For now, electric batteries look to prevail in the passenger car market © Bloomberg

One dilemma for green energy enthusiasts is what to do with any excess power supply when demand is low. One option is to produce clean hydrogen, an approach which the EU is taking very seriously. Germany unveiled a €7bn investment plan in June. The EU is soon expected to provide a hydrogen strategy as part of its green economic recovery deal.

Various companies aim to get involved. Gas group Air Liquide said it will build truck hydrogen refuelling facilities in France on Wednesday. Energy group Equinor, on the same day, said it would begin producing “blue” hydrogen — which recaptures any released CO2 from its natural gas feedstock — in the UK. Transportation offers a promising end use. Fuel cells using hydrogen are better for large electric vehicles, such as trucks and buses, due to their limits on battery size.

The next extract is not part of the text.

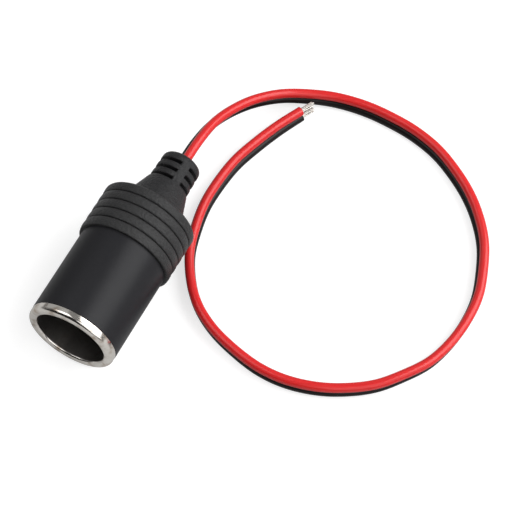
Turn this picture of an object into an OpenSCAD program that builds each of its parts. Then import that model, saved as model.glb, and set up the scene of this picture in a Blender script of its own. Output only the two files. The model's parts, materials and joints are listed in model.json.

So far the star attraction is electric truckmaker Nikola of the US with a valuation of $25bn, even before it has earned a penny. Share prices of fuel cell manufacturers PowerCell of Sweden and Canada’s Ballard have doubled since the start of the year. The bet is that as scale grows, costs will fall as has happened for more typical electric batteries and solar cells.

Similar to earlier subsidy programmes for renewable energy power projects, assistance will be needed to smooth the transition to costlier “green” hydrogen (using electrolysis). Currently around $4.7 per kg, costs are expected to halve by 2030, think Bernstein. Already blue hydrogen is at $2.5 per kg, but regular petrol is 30 per cent below that figure. Encouraging supply (and demand) will require carbon contracts for difference to close the gap with fossil fuels.

Apart from cleaner air, consumers may get little exposure to the technology unless they hop on a hydrogen-fuelled bus. That looks like bad news for carmakers such as Toyota which have bet on fuel cells. For now, electric batteries look to prevail in the passenger car market.